I have several small trivial repairs that I need to get done:

-plastic peice next to chair for popping the hood and the gastank is loose/broken.
-missing my cigarette lighter
-lost my titanium key
-missing light cover for the defrost (not the black plastic part, but the little clear piece)
-broke the tab for the mirror night adjust (and mirror is loose now).

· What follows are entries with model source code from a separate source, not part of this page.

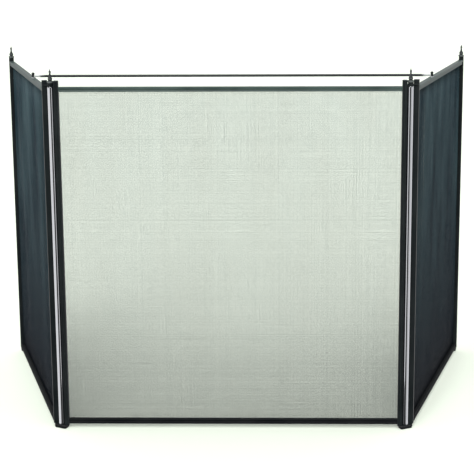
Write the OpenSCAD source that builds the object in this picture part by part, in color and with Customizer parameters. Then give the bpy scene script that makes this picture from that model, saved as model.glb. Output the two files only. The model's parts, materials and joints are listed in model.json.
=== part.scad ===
// Three-panel fireplace screen in millimetres. A wide centre panel stands between two
// hinge posts, and a wing swings on each post. A loose stay rod rests on studs on the
// two wings' top rails. The floor is z = 0, x = 0 is the middle of the centre panel and
// y = 0 is the plane of the two hinge axes. The wings stand behind it, toward +y.

/* [Screen] */
// Distance between the two hinge posts, centre to centre
post_spacing = 790; // [500:5:1000]
// Height of the rails' top edges above the floor
rail_top = 791; // [500:1:1000]
// Gap between the floor and the rails' bottom edges
floor_gap = 11; // [10:0.5:14]
// Reach of each wing from its hinge axis to its outer edge
wing_w = 550; // [300:5:600]
// Angle from the centre panel's line back to the left wing
left_angle = 70; // [40:0.5:90]
// Angle from the centre panel's line back to the right wing
right_angle = 71.5; // [40:0.5:90]

/* [Frame bars] */
// Width of a frame bar, seen from the front
bar_w = 11; // [10:0.5:14]
// Depth of a frame bar, front to back
bar_t = 12; // [11.5:0.5:14]
// Width of the raised bead along a bar's outer edge
bead_w = 5; // [3:0.5:5.5]
// Height of that bead above the bar's inner half
bead_h = 1.5; // [0.5:0.1:2]
// Offset of the centre frame's middle plane from the hinge axes
centre_offset = -2; // [-4:0.5:-2]
// Offset of a wing frame's middle plane from its hinge axis
wing_offset = -11; // [-13:0.5:-11]
// Height of the hinge-side stiles above the rails
horn_h = 14; // [13:0.5:18]
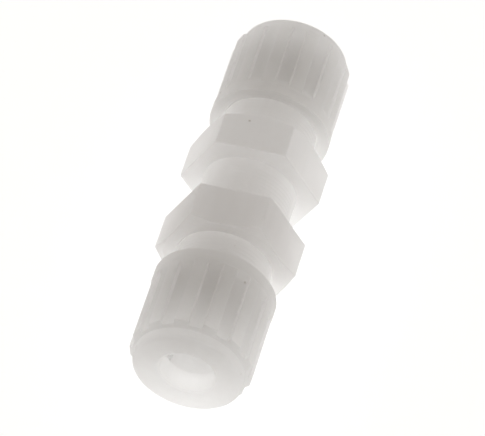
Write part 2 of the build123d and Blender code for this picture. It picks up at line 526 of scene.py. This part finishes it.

All are minor except the mirror which has some safety dimensions. I want to get them all taken care of. Where is a good place in Richmond, VA to get that done? In Atlanta I had very bad experiences with several dealers. Found a local independant shop that specialized in Z's that was really good. (Won't say name so I don't get in trouble with admin). Would like to find equivalent, here in RICHMOND, VA.

Suggestions? :waving:


----------



## TCO (Dec 8, 2003)

Oh...and I love my Z. Had a 1983 280ZX turbo before. Only have 75,000 miles on this one. Planning to keep it for another 5 years at least (it has held up better than the 83 and I've been better about repairing it). Then want to get that new one that sorta looks like an Audi TT! :fluffy:


----------



## scubaz31 (Nov 25, 2003)

This is the s30-z31 section of the forum. Might want to post this in the z32 (90-96) section. Also you might want to try www.twinturbo.net if you haven't been there, technical help and a classifieds is there to help you find the parts you are looking for and maybe somebody who knows a good Z place near or in Richmond.


----------